Her interest began during her senior year in high school – watching Grey’s Anatomy may have been the spark, she says with a grin. The gap year in Israel before starting Rutgers Nursing School only intensified her determination. 

At Bar Ilan University in the Tel Aviv suburb of Ramat Gan, a training course for EMTs required students to ride along with an ambulance crew. The fast pace of the experience got her adrenaline flowing while helping her pin down a career path. 

“At one point, we were sent to take care of a patient who’d been in a motorcycle accident. We had to stabilize him – he was losing blood quickly – and tend to his wounds. When we got to the hospital, the nurses grabbed him and took over,” she says.  

Then and there, Rosen decided she wanted to be part of that scene. 

With her nursing degree in hand, she’d like to find a job in a hospital emergency department, perhaps on Manhattan’s Upper West Side. A master’s degree is also on her wish list. 

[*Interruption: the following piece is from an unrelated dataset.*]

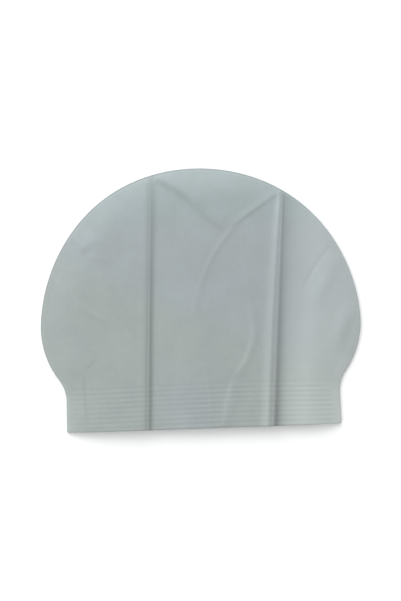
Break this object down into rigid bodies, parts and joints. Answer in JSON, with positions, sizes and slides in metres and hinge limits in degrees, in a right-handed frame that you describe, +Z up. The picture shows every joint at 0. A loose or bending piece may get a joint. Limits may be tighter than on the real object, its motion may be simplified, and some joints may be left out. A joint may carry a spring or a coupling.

Rabbi Reed, interim executive director of Rutgers Hillel, describes Rosen as an active Jewish leader on campus who expresses her commitment in multiple ways. 

“In addition to her work with JAQs, she served for a year as the Shabbat and Social Action chair at Hillel, is currently on the Chabad student board with a focus on women's engagement and exemplifies her commitment to both Jewish values and medicine in her volunteer work at hospitals, where she regularly visits with patients,” Reed says. 

“Talia has developed a driven and self-sufficient JAQs board that will be able to carry on this important work after she graduates.”